The Historic Farmington Canal, traversing from Northampton, MA all the way to New Haven, CT, was a spine of industrial promise and connectivity which traversed the rolling landscape of New England, bringing untold commerce and trade in its wake.

In downtown New Haven along Audubon St, one can find the remants of one such industrial epicenter formed around the presence of the canal, later transformed into a railroad. The McLagon Foundry and adjacent Andrew B. Hendryx Company constituted two industrial superpowers that contributed not only to the city’s growing urbanity, but also its loudening soundscape.

Dealing with the Din

Solutions to Newfound Noise in Modernizing Cities

Post-industrial cities experiencing the strains of increased urban density at the turn of the century encountered not only issues with visual and environmental pollution in con-junction with manufacturing and early zoning orders, but also the issue of sound. While often overlooked, sonic pollution at the turn of the 20th century represented a major concern for urban planners across the US, spawning a flurry of inventive solutions to combat this growing modern nuisance.

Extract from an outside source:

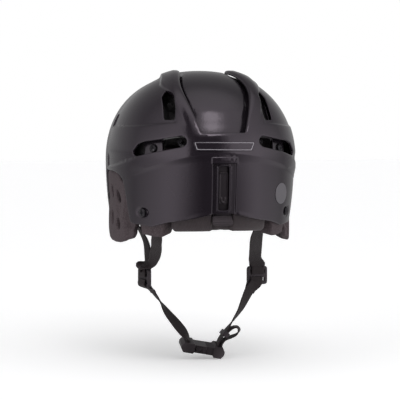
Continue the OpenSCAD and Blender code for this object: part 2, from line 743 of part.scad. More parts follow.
// Strap adjusters, each a plate with two slots. A strap's end lies against either face of it.
yoke_x = 64.5;
yoke_y = -19;
left_yoke_turn = -62;
right_yoke_turn = 8;
yoke_plate = 4.4;
yoke_slot = 4.4;
yoke_slot_offset = 4.6;
yoke_top = yoke_height + yoke_length / 2;
slot_high = yoke_height + yoke_slot_offset;
slot_below = yoke_height - yoke_slot_offset;
module yoke() color(trim_black) rotate([90, 0, 0]) difference() {
    translate([0, 0, -yoke_plate / 2]) linear_extrude(yoke_plate) offset(r = 3)
        square([yoke_width - 6, yoke_length - 6], center = true);
    for (d = [-1, 1]) translate([0, d * yoke_slot_offset, 0])
        cube([webbing_width + 1.6, yoke_slot, 20], center = true);
}
module left_yoke() translate([-yoke_x, yoke_y, yoke_height]) rotate(left_yoke_turn) yoke();
module right_yoke() translate([yoke_x, yoke_y, yoke_height]) rotate(right_yoke_turn) yoke();
// Middle of webbing that lies at height z against the front face of an adjuster, or its rear face
face_offset = yoke_plate / 2 + foam_gap + webbing_thickness / 2;
function on_yoke(x, turn, z, side, shift = 0, lift = 0) = [
    x + shift * cos(turn) - side * (face_offset + lift) * sin(turn),
    yoke_y + shift * sin(turn) + side * (face_offset + lift) * cos(turn),
    z
];

// Webbing with the hole for its anchor's screw
module anchored(at, direction) difference() {
    children();
    translate(at) rotate([0, acos(direction[2]), atan2(direction[1], direction[0])])
        cylinder(r = screw_shank_r + shank_fit, h = 8, center = true);
}
front_strap_at = [front_strap_x, front_anchor[0], front_anchor[1]];
// Middle of a front strap inside the ear guard, at a distance down from its screw
function behind_guard(down) = front_strap_at + [
    side_x(front_anchor[0], front_anchor[1] - down) - side_x(front_anchor[0], front_anchor[1]), 0, -down];
module left_front_strap() color(trim_black) anchored([-front_strap_x, front_anchor[0], front_anchor[1]], [1, 0, 0])
    webbing(concat(
        [for (down = [-8, 3, 10]) let (p = behind_guard(down)) [-p[0], p[1], p[2], -180 - front_turn]],
        [[29 - half_width, 16, -66, -88], [37 - half_width, 6, -88, -78], [-62, -7, -106, -70]],
        [for (h = [[2, 1.7], [-1, 0.4], [slot_high - yoke_top, 0]])
            station(on_yoke(-yoke_x, left_yoke_turn, yoke_top + h[0], 1, 0, h[1]), left_yoke_turn)]));
module right_front_strap() color(trim_black) anchored(front_strap_at, [1, 0, 0])
    webbing(concat(
        [for (down = [-8, 3, 10]) station(behind_guard(down), front_turn)],
        [[half_width - 25, 16, -66, -100], [half_width - 31, 7, -88, -130], [67.5, -6, -106, -156]],
        [for (h = [[2, 1.4], [-1, 0.2], [slot_high - yoke_top, 0]])
            station(on_yoke(yoke_x, right_yoke_turn, yoke_top + h[0], 1, 0, h[1]), right_yoke_turn - 180)]));

// Middle of a rear strap behind the shell, at a distance down from its screw
rear_point = [rear_screw[0], back_y(rear_screw[0], rear_screw[1]), rear_screw[1]];
rear_out = outward(rear_point);
rear_side = unit(cross([0, 0, 1], rear_out));
shell_bend = 0.0016;
function behind_shell(down) = rear_point - [0, size_setting, 0]
    - rear_out * (panel_step + shell_wall + strap_seat + webbing_thickness / 2 + shell_bend * down * down)
    + cross(rear_side, rear_out) * down;
rear_turn = atan2(rear_out[1], rear_out[0]) - 90;
rear_strap_start = [for (down = [-8, 4, 12, 22]) station(behind_shell(down), rear_turn)];
module left_rear_strap() color(trim_black)
    anchored([-behind_shell(0)[0], behind_shell(0)[1], behind_shell(0)[2]], [-rear_out[0], rear_out[1], rear_out[2]])
    webbing(concat(
        [for (q = rear_strap_start) [-q[0], q[1], q[2], -180 - q[3]]],
        [[-67, -66, -88, -45], [-63, -48, -98, -36], [-65, -32, -110, -46]],
        [for (h = [[2, 2.2], [-1, 0.5], [slot_high - yoke_top, 0]])
            station(on_yoke(-yoke_x, left_yoke_turn, yoke_top + h[0], -1, 0, h[1]), left_yoke_turn)]));
module right_rear_strap() color(trim_black)
    anchored(behind_shell(0), rear_out)
    webbing(concat(
        rear_strap_start,
        [[67, -66, -88, -145], [62.5, -48, -98, -164], [63.5, -33, -110, -170]],
        [for (h = [[2, 1.8], [-1, 0.3], [slot_high - yoke_top, 0]])
            station(on_yoke(yoke_x, right_yoke_turn, yoke_top + h[0], -1, 0, h[1]), right_yoke_turn - 180)]));

// The buckle, built along u, with its width along v and its thickness along w
buckle_middle = [0.6, yoke_y, buckle_height];
buckle_tilt = 11;
buckle_roll = 12;
socket_end = 4;
strap_slot = webbing_thickness + 1.4;
left_slot = -17;
right_slot = 16.8;
tail_slot = 20.8;
module in_buckle() translate(buckle_middle) rotate([buckle_roll, buckle_tilt, 0]) children();
function from_buckle(u, w) = buckle_middle + [
    u * cos(buckle_tilt) + w * cos(buckle_roll) * sin(buckle_tilt),
    -w * sin(buckle_roll),
    -u * sin(buckle_tilt) + w * cos(buckle_roll) * cos(buckle_tilt)
];
module left_lower_strap() color(trim_black) webbing([
    station(on_yoke(-yoke_x, left_yoke_turn, slot_below, 1), left_yoke_turn),
    station(on_yoke(-yoke_x, left_yoke_turn, slot_below - 4, 1, 0, 0.8), left_yoke_turn - 2),
    [-54.6, -17, yoke_height - 16.5, -80],
    [-48.6, yoke_y, -155, -90], [-40, yoke_y, -168.4, -112], [-29, yoke_y, -182, -124],
    [-19.8, yoke_y, -193.4, -120],
    station(from_buckle(left_slot, 7), -96), station(from_buckle(left_slot, 3), -90),
    station(from_buckle(left_slot, -1), -90)]);
module right_lower_strap() color(trim_black) webbing([
    station(on_yoke(yoke_x, right_yoke_turn, slot_below, -1, -1.5), right_yoke_turn - 180),
    station(on_yoke(yoke_x, right_yoke_turn, slot_below - 3.5, -1, -2.4, 0.2), right_yoke_turn - 179),
    [56.4, -22, yoke_height - 15, -152],
    [51.9, yoke_y, -155, -117], [45.3, yoke_y, -168.4, -106], [37, yoke_y, -180.6, -98],
    station(keeper_at + keeper_up * 3.4, -90), station(keeper_at - keeper_up * 3.4, -90),
    station(from_buckle(right_slot, 8), -94), station(from_buckle(right_slot, 3), -90),
    station(from_buckle(right_slot, -1), -90)]);

// Both halves of the buckle end in a block with the strap slots through it
block_w = 6.5;
module end_block(from, to, half) rotate([90, 0, 0]) linear_extrude(buckle_width, center = true)
    polygon([[from, -half * 0.7], [from, half * 0.7], [from + sign(to) * 1.5, half], [to - sign(to) * 3, half],
        [to, half * 0.3], [to, -half * 0.3], [to - sign(to) * 3, -half], [from + sign(to) * 1.5, -half]]);
module slot_for_strap(u) translate([u - strap_slot / 2, -webbing_width / 2 - 0.5, -20])
    cube([strap_slot, webbing_width + 1, 40]);
pocket_v = buckle_width / 2 - 2.7;
pocket_w = buckle_thickness / 2 - 1.6;
waist_v = buckle_width / 2 - 1.2;
window = [-9, -1];
module buckle_socket() color(trim_black) in_buckle() difference() {
    union() {
        end_block(-9.5, -buckle_length / 2, block_w - 0.7);
        translate([-10, -waist_v, -buckle_thickness / 2]) cube([10 + socket_end, 2 * waist_v, buckle_thickness]);
    }
    // Pocket for the plug, windows for its prongs, and the slot for the strap
    translate([-11, -pocket_v, -pocket_w]) cube([60, 2 * pocket_v, 2 * pocket_w]);
    translate([window[0], -buckle_width, -pocket_w]) cube([window[1] - window[0], 2 * buckle_width, 2 * pocket_w]);
    slot_for_strap(left_slot);
}
prong_in = 4.6;
prong_wall = 1.8;
prong_half = pocket_w - 0.5;
prong_root = socket_end + 3.2;
prong_tip = window[0] + 1;
prong_travel = 0.8;
module buckle_plug() color(trim_black) in_buckle() difference() {
    union() {
        translate([socket_end + foam_gap, -waist_v, -buckle_thickness / 2]) cube([9, 2 * waist_v, buckle_thickness]);
        end_block(12, buckle_length / 2, block_w);
        // Guide tongue between the prongs
        translate([-6, -1.3, -prong_half]) cube([socket_end + 8, 2.6, 2 * prong_half]);
    }
    // Slots that hold the roots of the prongs, wider on the side to which these are squeezed
    for (side = [0, 1]) mirror([0, side, 0])
        translate([0, prong_in - prong_travel, -prong_half - foam_gap])
        cube([prong_root + prong_wall / 2 + foam_gap, prong_wall + prong_travel + foam_gap,
            2 * (prong_half + foam_gap)]);
    slot_for_strap(right_slot);
    slot_for_strap(tail_slot);
}
// Springy arm with a hook that snaps into a window of the socket
module prong() color(trim_black) {
    translate([prong_tip, prong_in, -prong_half]) cube([prong_root - prong_tip, prong_wall, 2 * prong_half]);
    translate([prong_root, prong_in + prong_wall / 2, -prong_half]) cylinder(r = prong_wall / 2, h = 2 * prong_half);
    translate([prong_tip, prong_in, -prong_half])
        cube([window[1] - 0.6 - prong_tip, waist_v - 0.3 - prong_in, 2 * prong_half]);
}
module front_prong() in_buckle() prong();
module rear_prong() in_buckle() mirror([0, 1, 0]) prong();

// Band that holds the strap's tail against it, and the tail's folded loop
keeper_at = [26.3, yoke_y, -195];
keeper_turn = 40.4;
keeper_wall = 1.4;
keeper_right = [cos(keeper_turn), 0, -sin(keeper_turn)];
keeper_up = [sin(keeper_turn), 0, cos(keeper_turn)];
tail_apart = webbing_thickness + foam_gap;
module strap_keeper() color(trim_black) translate(keeper_at + keeper_right * tail_apart / 2)
    rotate([0, keeper_turn, 0]) difference() {
        inside = [webbing_thickness * 2 + 3 * foam_gap, webbing_width + 2 * foam_gap];
        cube([inside[0] + 2 * keeper_wall, inside[1] + 2 * keeper_wall, 6], center = true);
        cube([inside[0], inside[1], 8], center = true);
    }
module strap_tail_loop() color(trim_black) webbing([
    station(from_buckle(tail_slot, -1), -90), station(from_buckle(tail_slot, 8), -90),
    [27, yoke_y, -202.3, -90], [34, yoke_y, -199.7, -92], [40.6, yoke_y, -196.8, -104],
    [43.8, yoke_y, -192.6, -112], [41.4, yoke_y, -188.8, -104], [36.4, yoke_y, -188.9, -92],
    station(keeper_at + keeper_right * tail_apart + keeper_up * 4.6, -90),
    station(keeper_at + keeper_right * tail_apart - keeper_up * 2.8, -90)]);

// Bare plate on the band and a plain round sticker
module badge_plate() color(shell_black) set_back() intersection() {
    wall(-0.8, -0.8, -foam_gap / 2, -foam_gap / 2);
    back_prism(-through, 0) polygon([[-32.5, 22.5], [33.5, 22.5], [31, 13], [-30, 13]]);
}
module round_sticker() color(shell_black) set_back() intersection() {
    wall(panel_step - 0.7, panel_step - 0.7, panel_step - foam_gap / 2, panel_step - foam_gap / 2);
    stand_out(70, -33, 10) linear_extrude(30) scale([1.25, 1]) circle(9.5);
}

front_shell();
rear_shell();
front_liner();
rear_liner();
crown_pad();
brow_pad();
left_temple_pad();
right_temple_pad();
left_ear_guard();
right_ear_guard();
nape_pad();
nape_slider();
face_guard_inserts();
visor_inserts();
size_screws();
size_nuts();
rear_strap_screws();
rear_strap_anchors();
front_strap_screws();
front_strap_anchors();
left_front_strap();
right_front_strap();
left_rear_strap();
right_rear_strap();
left_yoke();
right_yoke();
left_lower_strap();
right_lower_strap();
buckle_socket();
buckle_plug();
front_prong();
rear_prong();
strap_keeper();
strap_tail_loop();
badge_plate();
round_sticker();
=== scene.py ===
"""Looks of a two-piece multi-sport helmet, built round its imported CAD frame.

Lengths are in millimetres until a mesh is made. +Y is the wearer's front, +X the wearer's right.
"""

import bmesh
import bpy
import numpy as np
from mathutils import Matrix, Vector, geometry


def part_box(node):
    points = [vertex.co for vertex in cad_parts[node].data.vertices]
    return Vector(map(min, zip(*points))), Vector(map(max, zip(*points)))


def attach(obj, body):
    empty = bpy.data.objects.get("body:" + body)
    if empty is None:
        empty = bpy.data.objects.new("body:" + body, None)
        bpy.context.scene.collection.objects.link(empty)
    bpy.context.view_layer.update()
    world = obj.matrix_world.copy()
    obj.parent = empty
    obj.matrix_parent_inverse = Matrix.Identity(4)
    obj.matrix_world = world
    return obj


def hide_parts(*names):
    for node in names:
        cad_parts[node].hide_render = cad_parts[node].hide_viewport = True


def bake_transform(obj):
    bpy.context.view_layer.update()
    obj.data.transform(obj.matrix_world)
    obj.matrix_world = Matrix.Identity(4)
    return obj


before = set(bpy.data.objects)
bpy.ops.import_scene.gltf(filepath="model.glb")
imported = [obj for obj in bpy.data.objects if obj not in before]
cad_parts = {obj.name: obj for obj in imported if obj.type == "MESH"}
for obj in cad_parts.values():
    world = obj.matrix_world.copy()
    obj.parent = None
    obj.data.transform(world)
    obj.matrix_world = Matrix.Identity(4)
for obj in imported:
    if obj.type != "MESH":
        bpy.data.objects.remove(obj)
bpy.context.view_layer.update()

# The shell's surface
HALF_WIDTH, FRONT_LENGTH, REAR_LENGTH, CROWN = 104.0, 140.0, 136.0, 102.5
SQUARENESS = 2.2
SETTING = np.array([0.0, -9.0, 0.0])
WALL, LAP = 3.0, 3.5
PANEL_STEP = 2.0


def power(v, full):
    """One term of the superellipsoid: |v / full| to the power of its squareness."""
    return (np.abs(v) / full) ** SQUARENESS


def root(v):
    """The inverse of power for a full size of 1."""
    return np.maximum(v, 0) ** (1 / SQUARENESS)


def smooth(t):
    """Smooth step 3t^2 - 2t^3, held at 0 below 0 and at 1 above 1."""
    t = np.clip(t, 0, 1)
    return t * t * (3 - 2 * t)


def unit(v):
    """Vectors divided by their own length."""
    return v / np.maximum(np.linalg.norm(v, axis=-1, keepdims=True), 1e-9)


def drawn(z):
    """Share of the plan outline left at height z: it draws in by a square law below the widest level."""
    return np.where(z < 0, 1 - 0.07 * (z / 80) ** 2, 1.0)


def seen_from_back(x, z):
    """Points of the surface behind the crown at x and z."""
    x, z = np.broadcast_arrays(np.asarray(x, float), np.asarray(z, float))
    k = drawn(z)
    y = -REAR_LENGTH * k * root(1 - power(x, HALF_WIDTH * k) - power(np.maximum(z, 0), CROWN))
    return np.stack([x, y, z], -1)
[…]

For example, New York’s Grand Central Station, in collaboration with Wallace Sabine (often referred to as the grandfather of modern acoustics), as well as Catalan builder Rafael Guastavino, invented an absorptive tile to clad the interior vaults of many of New York’s subterranean station platforms. Likewise, in Philadelphia, the PSFS building, representing the forefront of streamline moderne office design, incorporated a number of state of the art acoustic inventions to isolate the noise of a bustling city from the productive silence of the office space within. This included Acoustical Ceiling Tiles (ACT), absorptive partition walls, and asbestos. Each of these solutions offered ways to isolate and exclude the exterior urban landscape, thus reflecting a shift in modern conception of optimal interior space. They represent a period of American history in which absolute silence was considered a direct symbol of modernization, and a luxury that only the most forward thinking designers and planners could provide.

The Feathered Philosopher

Hendryx Company’s Solution to Urban Noise Pollution

As seen in the various advertising materials below, the Hendryx Company cleverly positioned themselves as a genuine solution to the growing urban noise crisis afflicting residences across growing American industrial cities such as New Haven. Through catalogs and posters, the company boldly proclaimed its solution through birdsong. One advertisement quoted, “Who am I? I am the living symbol of joy and love, singing my way into the hearts of people everywhere. I am a silver tounged, winged minstrel. I triumph over gloom. I am a feathered philosopher, softening the drab moments of life with the courage of my song. I am your pet canary.”

‘Put a Bird In It!’

New Haven’s Evolving Soundscape

Today, downtown New Haven offers a range of sights, smells, and sounds, as one wanders its historic streetscape. Consider the sounds of the city and the influence of New Haven’s historic industries on our city’s urban soundscapes as you traverse Audubon St. Park.